If Harper can pummel big-league pitching at 19 years old, those in keeper leagues would be wise to stash this young fella away for next year, too.
The Yankees closed the season on fire offensively, and Swisher was helping leading the charge.
Swisher had eight multi-hit games from Sept. 17 on, and raised his season average from .257 to .270 in that span.
Second base is a frustrating position to fill in fantasy baseball, but Hill made that one less thing to worry about for those who owned him in 2012.
The 30-year-old came through with his best season since 2009, and he really turned it on late. Hill put up productive numbers in several categories, leading not just second sackers, but hitters at any position in RBI from Sept. 17 and on until Cano went beast mode in the Yankees' finale.
Surprise, the A's are AL West champs—not the Rangers. Surprise, Brandon Moss was a key player in the miraculous run to divisional supremacy.
Moss, who wasn't even in the majors until June and had logged a measly 32 at-bats the previous two years, batted .411 to close out the year with 23 hits in 56 trips to the plate.
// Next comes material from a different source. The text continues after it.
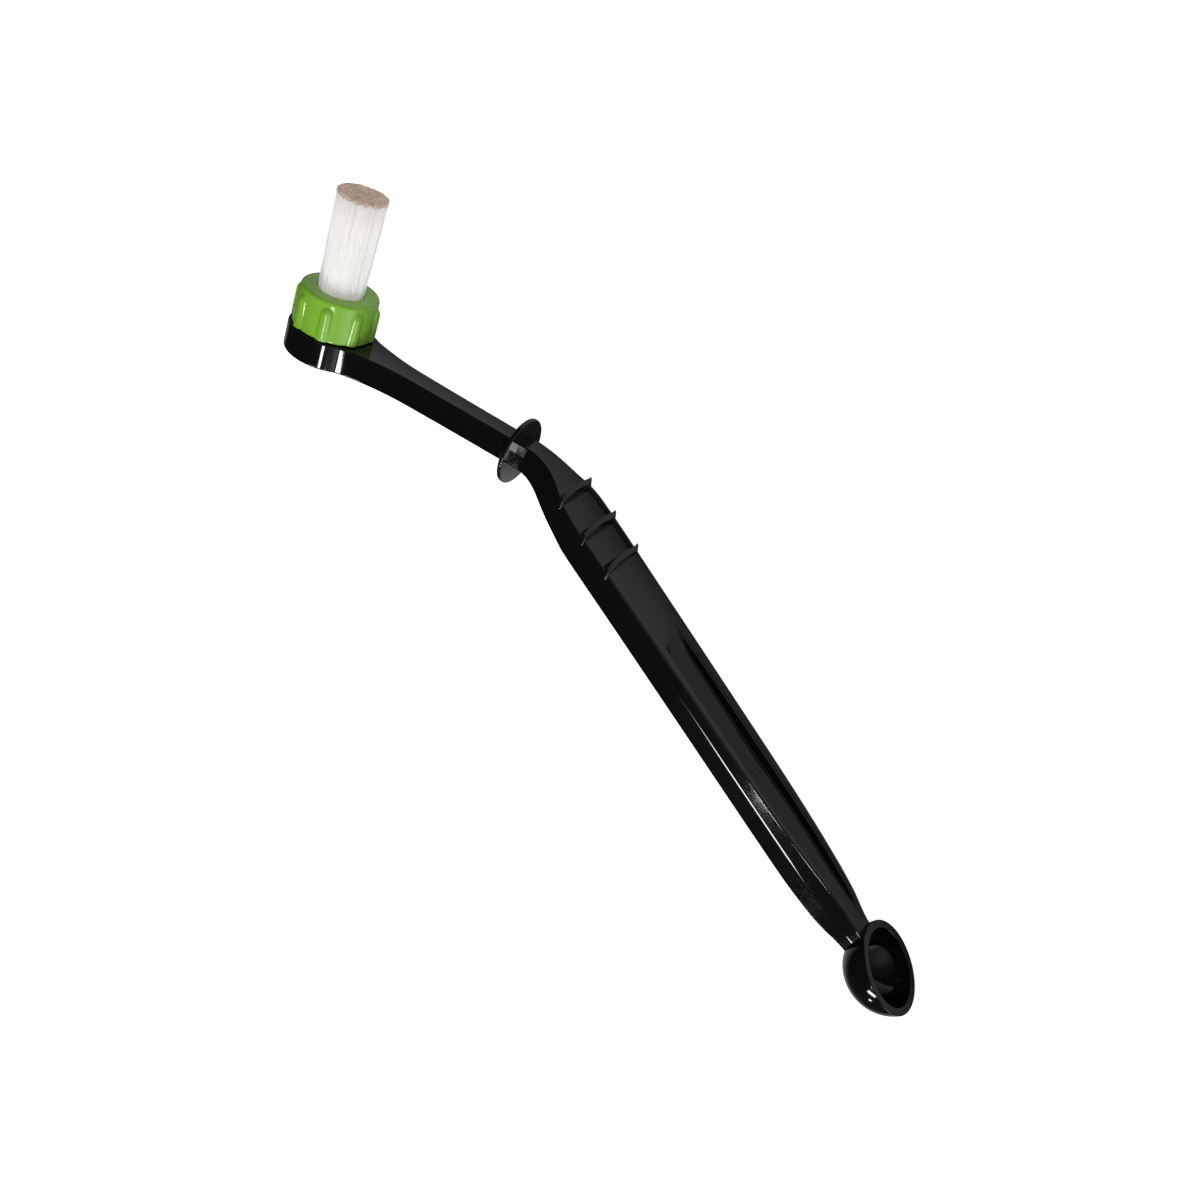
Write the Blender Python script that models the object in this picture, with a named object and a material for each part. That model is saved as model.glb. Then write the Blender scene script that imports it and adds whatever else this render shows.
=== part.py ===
# Coffee machine cleaning brush.
# A long black moulded handle carries, at one end, a head plate with a
# threaded hollow spigot; a green screw collar clamps a round insert full of
# nylon tufts on that spigot. The other end of the handle is a small round
# measuring scoop.
#
# Tool frame, in millimetres: x runs from the head along the straight neck,
# z is the bristle axis (up out of the head plate), y is sideways. The plate's
# top face is z = 0. The handle proper bends down from the neck by BEND.
# World frame, in metres: the tool lies on its side, as it does on a counter.
# World X = tool x, world Y = tool z, world Z = minus tool y.

import math

import bmesh
import bpy
from mathutils import Vector

MM = 0.001

# ------------------------------------------------------------- dimensions
BEND = math.radians(29.65)      # handle below the neck
X_BEND = 68.2                   # where the two top lines would meet
R_BEND = 24.0                   # radius of the top line at the bend

HEAD_R = 11.15                  # head plate
HEAD_T = 7.15
FLARE_X = 8.2                   # the plate's circle runs into the neck here

# half width of the top face, (x, half width), plate to splash guard
NECK_W = [(8.2, 7.55), (10.2, 6.5), (12.3, 5.85), (16.5, 4.8), (20.5, 4.05),
          (24.7, 3.6), (31.3, 3.38), (44.0, 3.14), (57.0, 3.0)]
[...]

I'm not sure he was owned by many fantasy players out there, but there's no doubting the impact he would've had on your title chances.
CC wasn't a big help much of the season, but he came through with three masterful eight-inning performances at a time when fantasy owners needed him most. I don't need to say much; the stats speak for themselves.
Shields pumped out 30 strikeouts in his final three starts, and 15 of them came Monday against the Orioles in a complete-game loss. The offense offered little support, so he only rewarded owners with one win during the playoffs.
Other than that, he clearly came through with championship-caliber numbers.
A Nick Swisher single was Balfour's lone blemish from Sept. 17 to the end of the year. He provided owners with five saves, 13 strikeouts and even a win. Impressive, to say the least.
Simply put, Craig Kimbrel is a nasty man. So nasty, in fact, he struck out four batters in a single inning on Sept. 26 against the Marlins.
He's got 243 strikeouts over his last 138.2 innings of baseball, dating back to 2011. The Braves' closer also blew just three of his 45 save attempts in 2012.
It's a given that at least one of your relief slots are in good hands with Kimbrel, especially when it's crunch time.
The reigning AL Cy Young winner hasn't been quite as successful in 2012, but he was back to top form in September.
Verlander held opponents to zero earned runs in three of his final four starts this year, with two of them during fantasy playoff time. He was the only pitcher during that stretch with three wins and an ERA of under 1.00.
He won't get the AL MVP this year, but he's definitely in the hunt for a second straight AL Cy Young award. Given how he performed over baseball's final month, he may just get it.
Medlen hopped into the starting rotation on July 31, and he's 9-0 since he got there. No one expected it, but the Braves aren't complaining, and his fantasy owners weren't, either.
I know, I was one of them.
Latos wasn't punching out batters with regularity to close out the season, but his three final outings worked wonders for fantasy owners in ERA and WHIP. He lowered his season ERA from 3.76 to 3.48 in those starts, and picked up two wins to move to 14-4 on the year.
Latos wasn't always great in 2012, but you can't say he didn't come through when you needed him most.